Give back the lines exactly, from the first one to the line with "return HEAD_TOP - BARREL", both ends included.

------ DATASET EXCERPT ------

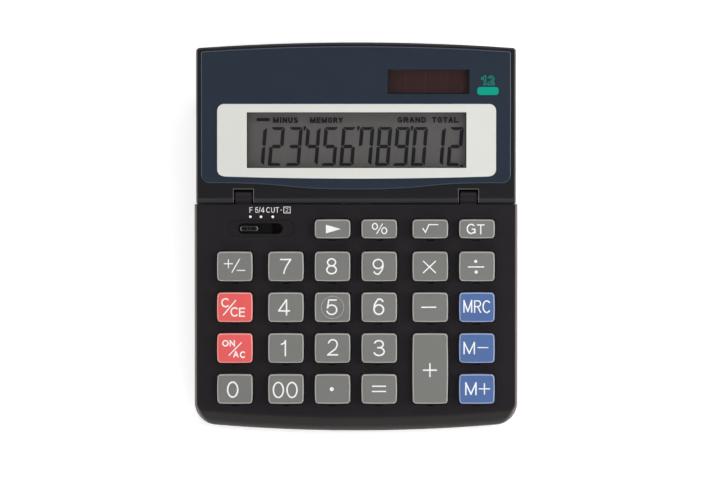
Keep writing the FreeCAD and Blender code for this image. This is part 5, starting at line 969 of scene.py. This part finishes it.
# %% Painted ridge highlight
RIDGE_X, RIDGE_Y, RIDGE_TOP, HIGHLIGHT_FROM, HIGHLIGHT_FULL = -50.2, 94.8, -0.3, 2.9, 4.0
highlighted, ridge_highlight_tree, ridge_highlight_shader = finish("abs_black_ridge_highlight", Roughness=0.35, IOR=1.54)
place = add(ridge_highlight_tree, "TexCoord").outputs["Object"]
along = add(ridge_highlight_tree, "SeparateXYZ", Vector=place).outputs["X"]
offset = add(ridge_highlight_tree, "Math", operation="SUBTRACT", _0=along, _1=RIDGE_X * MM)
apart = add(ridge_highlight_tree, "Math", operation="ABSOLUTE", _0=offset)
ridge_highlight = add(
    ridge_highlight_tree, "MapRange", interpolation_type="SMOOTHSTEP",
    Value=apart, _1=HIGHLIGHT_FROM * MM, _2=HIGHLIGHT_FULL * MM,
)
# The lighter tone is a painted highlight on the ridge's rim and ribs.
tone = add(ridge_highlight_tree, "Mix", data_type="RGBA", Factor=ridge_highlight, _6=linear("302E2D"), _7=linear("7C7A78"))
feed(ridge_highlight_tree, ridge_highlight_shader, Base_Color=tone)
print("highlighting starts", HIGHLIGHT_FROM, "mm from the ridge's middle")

# %% Thumb ridge
RIDGE_LONG, RIDGE_DEEP, RIM_CUTS = 8.5, 2.4, (0.05, 0.55)
RIB_PLACE, RIB_WIDE, RIB_DEEP = 0.75, 0.5, 1.0
bands = [tuple(obround(RIDGE_X, RIDGE_Y, RIDGE_LONG - 2 * cut, RIDGE_DEEP - 2 * cut) for cut in RIM_CUTS)]
bands += [(box_loop(RIDGE_X + side * RIB_PLACE, RIDGE_Y, RIB_WIDE, RIB_DEEP),) for side in (-1, 1)]
plate(
    "switch_ridge_crest", bands, RIDGE_TOP, RIDGE_TOP + INK, highlighted, "mode_slider", step=STROKE_LIFT,
)
print("ridge with", len(bands), "polished bands")

# %% [markdown]
# ## Edges of the hinge notches
# The head is cut out round each hinge knuckle. The cut edge is sharp, and a thin lighter line, a painted
# highlight where the edge catches the light, runs down the roll on both sides of the notch and along its
# back. A bevel on the CAD edge would be finer than a pixel, so the line is drawn as a narrow strip that
# follows the roll.

# %% Notch edges
HINGE_Y, HINGE_X, BARREL, NOTCH_HALF, NOTCH_GAP, LINE = 109.7, 52.8, 3.1, 4.6, 0.6, 0.28
ROLL_FROM, ROLL_STEP, ROLL_STEPS = 2.7, 0.3, 10
# The lighter line is a painted highlight.
notch_highlight = soft("abs_black_notch_highlight", "625E5B", "6C6865", 0.5, 900)


def roll_height(y):
    """Height of the head's top over its front roll."""
    if y > HINGE_Y:
        return HEAD_TOP
    return HEAD_TOP - BARREL + math.sqrt(BARREL ** 2 - (HINGE_Y - y) ** 2)


def notch_lines(centre):
    """Points and faces of the three lines round a notch, a hair above the head."""
    back = HINGE_Y + BARREL + NOTCH_GAP
    stations = [HINGE_Y - ROLL_FROM + ROLL_STEP * i for i in range(ROLL_STEPS)] + [back, back + LINE]
    points, faces = [], []
    for side in (-1, 1):
        edges = sorted((centre + side * NOTCH_HALF, centre + side * (NOTCH_HALF + LINE)))
        start = len(points)
        points += [(x, y, roll_height(y) + INK) for y in stations for x in edges]
        for first in range(start, start + 2 * len(stations) - 2, 2):
            faces.append([first, first + 1, first + 3, first + 2])
    start = len(points)
    points += [
        (centre + x * NOTCH_HALF, back + y * LINE, HEAD_TOP + INK)
        for x, y in ((-1, 0), (1, 0), (1, 1), (-1, 1))
    ]
    return points, faces + [[start, start + 1, start + 2, start + 3]]


for label, centre in (("left", -HINGE_X), ("right", HINGE_X)):
    edge_line = place_piece(f"{label}_notch_edge", *notch_lines(centre), notch_highlight, "display_head")
print("two highlit notch edges")

# %% [markdown]
# ## Metals, rubber and boards
# Screws are zinc-plated steel with fine turning marks. Pins and contacts are bright. The feet and the key
# sheet are moulded rubber, rough and a little dusty. The boards are solder resist over tracks: green on
# the display board, and near black on the key board, which is painted shade where it shows through the
# switch slot. Most of these only show with the case open or from below, so the recipes above are enough.

# %% Hidden and lower finishes
screw_zinc = metal("zinc_plated_steel", "8C8C8F", 0.34, 900)
pin_steel = metal("black_oxide_steel", "2C2C2F", 0.35, 1200)
contact_nickel = metal("nickel_plated_spring", "B4B0A8", 0.3, 1500)
cell_can = metal("battery_can_steel", "B9B9B9", 0.22, 700)
foot_rubber = soft("moulded_rubber_black", "131313", "1F1E1E", 0.78, 900)
sheet_rubber = soft("silicone_rubber_white", "B5B5B0", "C6C6C1", 0.6, 500)
resist = soft("green_solder_resist", "1F4F2E", "2C6A3E", 0.3, 250)
# The key board's near black is painted shade under the switch slot.
painted_shade_resist = soft("solder_resist_painted_shade", "090A0A", "111312", 0.35, 250)
resin = soft("black_epoxy_blob", "0B0B0C", "161617", 0.25, 300)
wire = soft("pvc_wire_red", "8E1A16", "A3211C", 0.38, 600)
film_white = soft("polyester_ribbon", "A9A9A3", "BDBDB8", 0.42, 400)
print("eleven finishes for the inside and the underside")

# %% [markdown]
# ## Finishes for the solids
# Each CAD solid gets its finish in its own material slot. Its mesh stays as it is. What the table doesn't
# name is a grey key.

# %% Assign
FINISHES = {
    case_abs: "base_top_shell base_bottom_cover battery_door",
    head_abs: "display_bezel display_back_cover",
    panel_film: "lcd_panel", amorphous: "solar_cell", slider_abs: "switch_knob",
    screw_zinc: "board_screws base_screws display_screws", pin_steel: "left_hinge_pin right_hinge_pin",
    contact_nickel: "switch_wiper battery_contact_negative battery_contact_positive",
    cell_can: "button_cell", foot_rubber: "rubber_feet zebra_strip", sheet_rubber: "rubber_keypad",
    resist: "display_board", painted_shade_resist: "key_circuit_board", resin: "calculator_chip",
    wire: "battery_leads solar_leads", film_white: "ribbon_cable", clear_acrylic: "display_lens",
    key_red: "key_on_clear key_clear_entry",
    key_blue: "key_memory_plus key_memory_minus key_memory_recall",
}
finished = {node: material for material, names in FINISHES.items() for node in names.split()}
for node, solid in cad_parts.items():
    solid.data.materials.clear()
    solid.data.materials.append(finished.get(node, key_grey))
print(len(finished), "solids by name,", len(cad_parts) - len(finished), "grey keys")

# %% [markdown]
# ## Studio
# The photograph looks straight down on a white ground, lit softly from all round. Four wide soft lamps
# stand round the object, low enough that rounded edges catch them, a small near one makes the right side
# a little lighter, and a pale world fills in from above. More light would whiten the floor but also wash
# out the object, so the floor glows a little of its own instead, for the camera and in reflections only.

# %% Floor
FLOOR_GLOW, FLOOR_HALF = 0.42, 3
ground, ground_tree, ground_shader, _ = mottled("studio_paper", "FDFDFD", "FFFFFF", 8, Roughness=0.9)
rays = add(ground_tree, "LightPath").outputs
shown_by = rays["Is Camera Ray"]
for kind in ("Is Glossy Ray", "Is Transmission Ray"):
    shown_by = add(ground_tree, "Math", operation="ADD", use_clamp=True, _0=shown_by, _1=rays[kind])
seen = add(ground_tree, "Math", operation="MULTIPLY", _0=shown_by, _1=FLOOR_GLOW)
feed(ground_tree, ground_shader, Emission_Color=linear("FFFFFF"), Emission_Strength=seen)
paper = bpy.data.meshes.new("studio_floor")
paper.from_pydata([(x, y, 0) for x, y in box_loop(0, 0, 2 * FLOOR_HALF, 2 * FLOOR_HALF)], [], [(0, 1, 2, 3)])
paper.materials.append(ground)
put("studio_floor", paper)
print("floor", 2 * FLOOR_HALF, "m wide")

# %% Lamps
WORLD_LIGHT, LIT_POINT = 0.13, Vector((0, 0, 0.02))
LAMPS = (
    ("lamp_rear", (0, 1.2, 0.9), 1.8, 0.6, 9.6),
    ("lamp_front", (0, -1.2, 0.8), 1.8, 0.6, 7.6),
    ("lamp_left", (-1.2, 0, 0.85), 0.6, 1.6, 8),
    ("lamp_right", (1.2, 0, 0.85), 0.6, 1.6, 7.6),
    ("lamp_near", (0.42, 0, 0.35), 0.3, 0.5, 0.85),
)
world = bpy.data.worlds.new("studio_world")
bpy.context.scene.world = world
world.use_nodes = True
sky = world.node_tree
feed(sky, sky.nodes["Background"], Color=linear("FFFFFF"), Strength=WORLD_LIGHT)
for name, place, wide, deep, power in LAMPS:
    light = bpy.data.lights.new(name, "AREA")
    light.shape = "RECTANGLE"
    light.size, light.size_y, light.energy = wide, deep, power
    lamp = put(name, light)
    lamp.location = place
    lamp.rotation_euler = (LIT_POINT - Vector(place)).to_track_quat("-Z", "Y").to_euler()
print(len(LAMPS), "lamps of", round(sum(lamp[-1] for lamp in LAMPS), 1), "W in all")

# %% [markdown]
# ## Camera
# The photograph was taken from above, 2.5 degrees in front of the vertical: the height of the keys and the
# head tells that. One pixel of the 720 by 480 picture is 0.47 mm on the keyboard. The middle of the
# picture lies a little right of the case's centre line, and forward of its middle. The camera stands 3 m
# away with a long lens, because the edges of the case show hardly any perspective.

# %% Camera
PIXEL, WIDE, DISTANCE, SENSOR, TILT = 0.47 * MM, 720, 3.0, 36, math.radians(2.5)
AIM = Vector((4 * PIXEL, FRONT_EDGE + 89.24 * MM, 20 * MM))
camera = bpy.data.cameras.new("camera")
camera.sensor_fit = "HORIZONTAL"
camera.sensor_width = SENSOR
camera.lens = SENSOR * DISTANCE / (PIXEL * WIDE)
eye = put("camera", camera)
eye.matrix_world = (
    Matrix.Translation(AIM) @ Matrix.Rotation(TILT, 4, "X") @ Matrix.Translation((0, 0, DISTANCE))
)
bpy.context.scene.camera = eye
bpy.context.scene.view_settings.view_transform = "Standard"
print("lens of", round(camera.lens, 1), "mm at", DISTANCE, "m")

------

* _SOLUTION TO THIS PROBLEM_
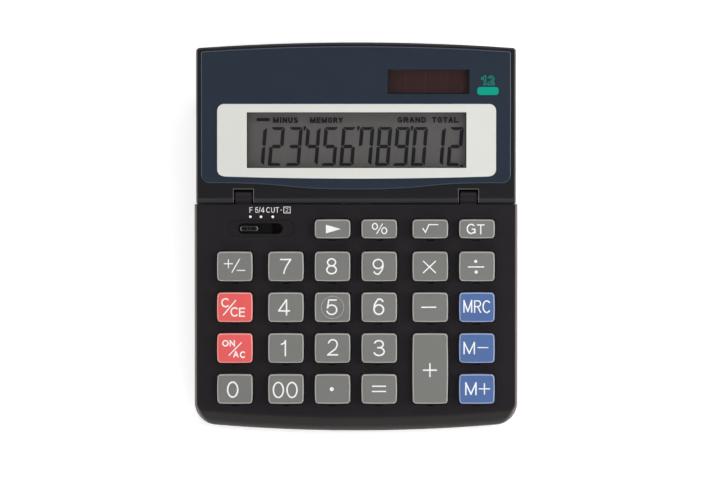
Keep writing the FreeCAD and Blender code for this image. This is part 5, starting at line 969 of scene.py. This part finishes it.
# %% Painted ridge highlight
RIDGE_X, RIDGE_Y, RIDGE_TOP, HIGHLIGHT_FROM, HIGHLIGHT_FULL = -50.2, 94.8, -0.3, 2.9, 4.0
highlighted, ridge_highlight_tree, ridge_highlight_shader = finish("abs_black_ridge_highlight", Roughness=0.35, IOR=1.54)
place = add(ridge_highlight_tree, "TexCoord").outputs["Object"]
along = add(ridge_highlight_tree, "SeparateXYZ", Vector=place).outputs["X"]
offset = add(ridge_highlight_tree, "Math", operation="SUBTRACT", _0=along, _1=RIDGE_X * MM)
apart = add(ridge_highlight_tree, "Math", operation="ABSOLUTE", _0=offset)
ridge_highlight = add(
    ridge_highlight_tree, "MapRange", interpolation_type="SMOOTHSTEP",
    Value=apart, _1=HIGHLIGHT_FROM * MM, _2=HIGHLIGHT_FULL * MM,
)
# The lighter tone is a painted highlight on the ridge's rim and ribs.
tone = add(ridge_highlight_tree, "Mix", data_type="RGBA", Factor=ridge_highlight, _6=linear("302E2D"), _7=linear("7C7A78"))
feed(ridge_highlight_tree, ridge_highlight_shader, Base_Color=tone)
print("highlighting starts", HIGHLIGHT_FROM, "mm from the ridge's middle")

# %% Thumb ridge
RIDGE_LONG, RIDGE_DEEP, RIM_CUTS = 8.5, 2.4, (0.05, 0.55)
RIB_PLACE, RIB_WIDE, RIB_DEEP = 0.75, 0.5, 1.0
bands = [tuple(obround(RIDGE_X, RIDGE_Y, RIDGE_LONG - 2 * cut, RIDGE_DEEP - 2 * cut) for cut in RIM_CUTS)]
bands += [(box_loop(RIDGE_X + side * RIB_PLACE, RIDGE_Y, RIB_WIDE, RIB_DEEP),) for side in (-1, 1)]
plate(
    "switch_ridge_crest", bands, RIDGE_TOP, RIDGE_TOP + INK, highlighted, "mode_slider", step=STROKE_LIFT,
)
print("ridge with", len(bands), "polished bands")

# %% [markdown]
# ## Edges of the hinge notches
# The head is cut out round each hinge knuckle. The cut edge is sharp, and a thin lighter line, a painted
# highlight where the edge catches the light, runs down the roll on both sides of the notch and along its
# back. A bevel on the CAD edge would be finer than a pixel, so the line is drawn as a narrow strip that
# follows the roll.

# %% Notch edges
HINGE_Y, HINGE_X, BARREL, NOTCH_HALF, NOTCH_GAP, LINE = 109.7, 52.8, 3.1, 4.6, 0.6, 0.28
ROLL_FROM, ROLL_STEP, ROLL_STEPS = 2.7, 0.3, 10
# The lighter line is a painted highlight.
notch_highlight = soft("abs_black_notch_highlight", "625E5B", "6C6865", 0.5, 900)


def roll_height(y):
    """Height of the head's top over its front roll."""
    if y > HINGE_Y:
        return HEAD_TOP
    return HEAD_TOP - BARREL + math.sqrt(BARREL ** 2 - (HINGE_Y - y) ** 2)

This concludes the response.